**Collected material:**
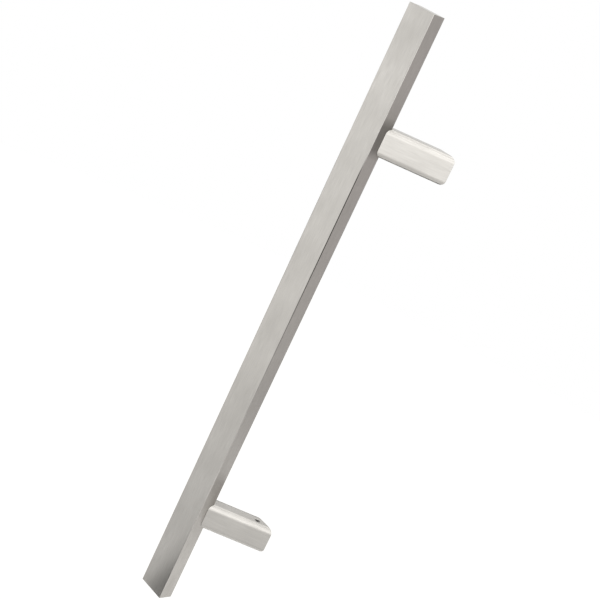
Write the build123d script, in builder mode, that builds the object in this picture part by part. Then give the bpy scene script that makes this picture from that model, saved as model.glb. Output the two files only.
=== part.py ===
from build123d import *
import os
from math import cos, radians, sin, tan

# Door pull handle: a flat bar held beside its fixings by two slanting posts.
# The door's face is the plane Y = 0, the room is on the -Y side and +Z runs up the bar.
# The origin is on the door's face, midway between the two fixing sockets.

# Grip bar, a rectangular tube with its wide face to the room
bar_width = 30.0
bar_depth = 15.0
bar_wall = 1.5
bar_edge_radius = 0.7
bar_rim_chamfer = 0.3
end_plate_thickness = 2.0

# Where the bar stands, from the door and from the fixings
hand_clearance = 40.0
fixing_spacing = 390.0
upper_overhang = 115.0
lower_overhang = 95.0

# Posts, rounded tubes cut off along the door's face to a square foot
post_angle = radians(45)
foot_width = 27.0
post_height = 27.0
post_corner_radius = 5.5
post_wall = 2.0

# Fixing sockets, solid blocks in the posts' door ends
fixing_offset = 4.0
socket_bore_radius = 5.0
socket_bore_depth = 9.0
socket_mouth_chamfer = 0.5
socket_floor = 3.0
socket_fit = 0.05

# Grub screws that clamp the door's spigots in the sockets
screw_radius = 2.5
screw_recess = 0.3
screw_depth = 6.5
screw_backoff = 0.2
screw_chamfer = 0.4
screw_fit = 0.05
screw_hole_chamfer = 0.3
hex_across_flats = 2.5
hex_depth = 2.5
cup_radius = 1.3
cup_depth = 0.8

# Lengths and places that follow
bar_length = upper_overhang + fixing_spacing + lower_overhang
bar_bottom = -fixing_spacing / 2 - lower_overhang
bar_y = -hand_clearance - bar_depth / 2
bar_x = fixing_offset + bar_y * tan(post_angle)
bar_foot = (bar_x, bar_y, bar_bottom)
bar_back_corner = (bar_x + bar_width / 2, bar_y + bar_depth / 2, bar_bottom)
inner_width = bar_width - 2 * bar_wall
inner_depth = bar_depth - 2 * bar_wall
notch_size = bar_width + bar_depth

post_thickness = foot_width * cos(post_angle)
post_direction = (sin(post_angle), cos(post_angle), 0)
post_length = -bar_y / cos(post_angle)
mitre_overrun = post_thickness * tan(post_angle)
bore_height = post_height - 2 * post_wall
bore_thickness = post_thickness - 2 * post_wall
bore_corner_radius = post_corner_radius - post_wall
socket_far_side = fixing_offset + socket_bore_radius
socket_length = socket_far_side * sin(post_angle) + socket_bore_depth * cos(post_angle) + socket_floor
screw_tip = socket_bore_radius + screw_backoff
screw_length = post_height / 2 - screw_tip - screw_recess

fixings = [("upper", fixing_spacing / 2, -1), ("lower", -fixing_spacing / 2, 1)]
end_levels = [("top", bar_bottom + bar_length - end_plate_thickness), ("bottom", bar_bottom)]

os.makedirs("parts", exist_ok=True)


# A plane square to a post's axis, a distance along it from the middle of the bar
def post_plane(height, distance):
    place = (
        bar_x + distance * sin(post_angle),
        bar_y + distance * cos(post_angle),
        height,
    )
    return Plane(origin=place, x_dir=(0, 0, 1), z_dir=post_direction)


# The mouth of a grub screw's hole, on the side of a post that faces the other post
def screw_mouth(height, inward):
    return Plane(origin=(0, -screw_depth, height + inward * post_height / 2), z_dir=(0, 0, inward))


# Grip bar, open at both ends until its plates go in
with BuildPart() as grip_bar:
    with BuildSketch(Plane(origin=bar_foot)):
        RectangleRounded(bar_width, bar_depth, bar_edge_radius)
        Rectangle(inner_width, inner_depth, mode=Mode.SUBTRACT)
    extrude(amount=bar_length)
    ends = grip_bar.faces().filter_by(Axis.Z)
    chamfer([end.outer_wire().edges() for end in ends], length=bar_rim_chamfer)
grip_bar.part.label = "grip_bar"
export_step(grip_bar.part, "parts/grip_bar.step")

# End plates, welded inside the tube and ground level with its ends
for end_name, level in end_levels:
    with BuildPart() as end_plate:
        with BuildSketch(Plane(origin=(bar_x, bar_y, level))):
            Rectangle(inner_width, inner_depth)
        extrude(amount=end_plate_thickness)
    end_plate.part.label = f"end_plate_{end_name}"
    export_step(end_plate.part, f"parts/end_plate_{end_name}.step")

for side, height, inward in fixings:

    # Post, notched round the bar's back corner and cut off along the door's face
    with BuildPart() as post:
        with BuildSketch(post_plane(height, 0)):
            RectangleRounded(post_height, post_thickness, post_corner_radius)
            RectangleRounded(bore_height, bore_thickness, bore_corner_radius, mode=Mode.SUBTRACT)
        extrude(amount=post_length + mitre_overrun)
        split(bisect_by=Plane.XZ, keep=Keep.TOP)
        with BuildSketch(Plane(origin=bar_back_corner)):
            RectangleRounded(notch_size, notch_size, bar_edge_radius, align=(Align.MAX, Align.MAX))
        extrude(amount=bar_length, mode=Mode.SUBTRACT)
        with Locations(screw_mouth(height, inward)):
            CounterSinkHole(screw_radius, screw_radius + screw_hole_chamfer, post_height / 2, 90)
    post.part.label = f"post_{side}"
    export_step(post.part, f"parts/post_{side}.step")

    # Fixing socket, bored from the door's face and tapped from the side
    with BuildPart() as socket:
        with BuildSketch(post_plane(height, post_length - socket_length)):
            RectangleRounded(
                bore_height - 2 * socket_fit,
                bore_thickness - 2 * socket_fit,
                bore_corner_radius - socket_fit,
            )
        extrude(amount=socket_length + mitre_overrun)
        split(bisect_by=Plane.XZ, keep=Keep.TOP)
        with Locations(Plane(origin=(0, 0, height), z_dir=(0, 1, 0))):
            CounterSinkHole(
                socket_bore_radius, socket_bore_radius + socket_mouth_chamfer, socket_bore_depth, 90
            )
        with Locations(screw_mouth(height, inward)):
            Hole(screw_radius, post_height / 2)
    socket.part.label = f"fixing_socket_{side}"
    export_step(socket.part, f"parts/fixing_socket_{side}.step")

    # Grub screw, with a cup at its tip and a hexagon socket at its outer end
    screw_seat = Plane(origin=(0, -screw_depth, height + inward * screw_tip), z_dir=(0, 0, inward))
    with BuildPart() as grub_screw:
        with BuildSketch(screw_seat):
            Circle(screw_radius - screw_fit)
        extrude(amount=screw_length)
        chamfer(grub_screw.edges().filter_by(GeomType.CIRCLE), length=screw_chamfer)
        with BuildSketch(screw_seat.offset(screw_length)):
            RegularPolygon(hex_across_flats / 2, 6, major_radius=False)
        extrude(amount=-hex_depth, mode=Mode.SUBTRACT)
        with Locations(screw_seat):
            Cone(cup_radius, 0, cup_depth, align=(Align.CENTER, Align.CENTER, Align.MIN), mode=Mode.SUBTRACT)
    grub_screw.part.label = f"grub_screw_{side}"
    export_step(grub_screw.part, f"parts/grub_screw_{side}.step")
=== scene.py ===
import math

import bmesh
import bpy
from mathutils import Euler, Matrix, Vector


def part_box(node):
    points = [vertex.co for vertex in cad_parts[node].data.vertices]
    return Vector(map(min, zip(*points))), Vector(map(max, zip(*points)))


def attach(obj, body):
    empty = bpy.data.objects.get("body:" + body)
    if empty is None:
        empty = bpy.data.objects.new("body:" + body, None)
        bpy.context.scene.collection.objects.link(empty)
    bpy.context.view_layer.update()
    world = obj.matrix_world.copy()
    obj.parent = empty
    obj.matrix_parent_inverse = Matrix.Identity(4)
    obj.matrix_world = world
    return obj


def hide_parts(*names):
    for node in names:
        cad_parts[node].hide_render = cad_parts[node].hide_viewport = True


bl_info = {
    "name": "Offset door pull handle",
    "version": (1, 0, 0),
    "blender": (4, 5, 0),
    "location": "View3D > Sidebar > Pull Handle",
    "description": "Finishes a fabricated stainless steel pull handle round its packed frame",
    "category": "Object",
}

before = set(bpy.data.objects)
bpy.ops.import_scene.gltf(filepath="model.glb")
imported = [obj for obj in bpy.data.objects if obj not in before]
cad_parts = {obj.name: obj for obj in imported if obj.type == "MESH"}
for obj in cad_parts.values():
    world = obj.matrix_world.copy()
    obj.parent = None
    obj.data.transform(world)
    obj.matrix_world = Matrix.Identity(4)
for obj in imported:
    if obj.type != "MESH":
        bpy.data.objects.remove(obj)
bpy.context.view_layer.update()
MM = 0.001
BODY = "root"
SIDES = ("upper", "lower")

# The bar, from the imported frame
BAR_LOW, BAR_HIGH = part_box("grip_bar")
BAR_MIDDLE = (BAR_LOW + BAR_HIGH) / 2
BAR_HALF_WIDTH = (BAR_HIGH.x - BAR_LOW.x) / 2
BAR_HALF_DEPTH = (BAR_HIGH.y - BAR_LOW.y) / 2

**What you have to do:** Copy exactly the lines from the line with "# Grub screw, with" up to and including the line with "obj.data.transform(world)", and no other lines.

**Solution:**
    # Grub screw, with a cup at its tip and a hexagon socket at its outer end
    screw_seat = Plane(origin=(0, -screw_depth, height + inward * screw_tip), z_dir=(0, 0, inward))
    with BuildPart() as grub_screw:
        with BuildSketch(screw_seat):
            Circle(screw_radius - screw_fit)
        extrude(amount=screw_length)
        chamfer(grub_screw.edges().filter_by(GeomType.CIRCLE), length=screw_chamfer)
        with BuildSketch(screw_seat.offset(screw_length)):
            RegularPolygon(hex_across_flats / 2, 6, major_radius=False)
        extrude(amount=-hex_depth, mode=Mode.SUBTRACT)
        with Locations(screw_seat):
            Cone(cup_radius, 0, cup_depth, align=(Align.CENTER, Align.CENTER, Align.MIN), mode=Mode.SUBTRACT)
    grub_screw.part.label = f"grub_screw_{side}"
    export_step(grub_screw.part, f"parts/grub_screw_{side}.step")
=== scene.py ===
import math

import bmesh
import bpy
from mathutils import Euler, Matrix, Vector


def part_box(node):
    points = [vertex.co for vertex in cad_parts[node].data.vertices]
    return Vector(map(min, zip(*points))), Vector(map(max, zip(*points)))


def attach(obj, body):
    empty = bpy.data.objects.get("body:" + body)
    if empty is None:
        empty = bpy.data.objects.new("body:" + body, None)
        bpy.context.scene.collection.objects.link(empty)
    bpy.context.view_layer.update()
    world = obj.matrix_world.copy()
    obj.parent = empty
    obj.matrix_parent_inverse = Matrix.Identity(4)
    obj.matrix_world = world
    return obj


def hide_parts(*names):
    for node in names:
        cad_parts[node].hide_render = cad_parts[node].hide_viewport = True


bl_info = {
    "name": "Offset door pull handle",
    "version": (1, 0, 0),
    "blender": (4, 5, 0),
    "location": "View3D > Sidebar > Pull Handle",
    "description": "Finishes a fabricated stainless steel pull handle round its packed frame",
    "category": "Object",
}

before = set(bpy.data.objects)
bpy.ops.import_scene.gltf(filepath="model.glb")
imported = [obj for obj in bpy.data.objects if obj not in before]
cad_parts = {obj.name: obj for obj in imported if obj.type == "MESH"}
for obj in cad_parts.values():
    world = obj.matrix_world.copy()
    obj.parent = None
    obj.data.transform(world)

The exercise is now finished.